GCC Equities Review:

GCC equities recovered substantially during the month of April as the MSCI GCC IMI index increased by +5.9%. Tadawul index was the top performing regional index, followed by Muscat’s MSM index and Dubai’s DFM index. GCC markets were positively influenced by the rise in oil prices, the announcement from Prince Bin Salman regarding Saudi Arabia’s vision 2030, and earnings resilience in Saudi Arabia.

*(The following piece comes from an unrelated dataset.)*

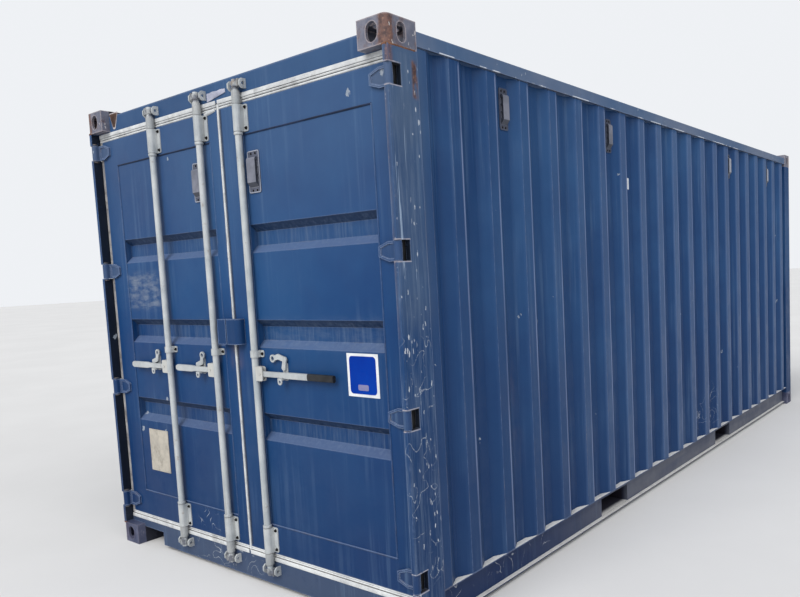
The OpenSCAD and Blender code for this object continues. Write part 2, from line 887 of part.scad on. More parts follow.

Tadawul Index climbed +9.4% with many companies displaying stronger than expected earnings. Banks rose sharply by +9.2% mostly due to preliminary results displaying resilient bottom-line performance amidst a tighter liquidity environment, as sector net profit rose by 6.6% YoY and +17% QoQ. Further positive contribution came from Industrials +19.8% and hotels +18.9%. Cements displayed robust earnings which beat most analyst expectations as the sector jumped +4.7%. Petrochemicals reported fairly mixed, but better than anticipated earnings as the sector improved by +14.2%.

DFM Index rose +4.1% with positive contribution coming from Services +14.8% and Real Estate +6.4%. ADSM Index reported gains of +3.5% mostly coming from Energy +13.4%, Banks +4.9% and Services +3.4%.

KSE Weighted Index jumped by +1.8% and KSE Price Index increased by +3.1% mainly due to positive contribution related to Industrials +3.1% and Banks +2.1% as Kuwaiti Banks announced positive results for the first quarter. Oil & Gas performance was overshadowed by the oil worker labor union strike as the sector fell by -7.8%.

QE Index fell by -1.8% with negative performance being linked to weaker than anticipated earnings results. Insurance was the worst performer as it fell -3.0%, followed by Industrials -2.1% and Banks -2%. MSM 30 Index equities rallied +8.7% with positive attribution coming from Banks +11.9% and Industrials +8.2%. BSE index declined -1.8% with negative performance coming from Industries -6.5% and Hotels & Tourism -6.4%.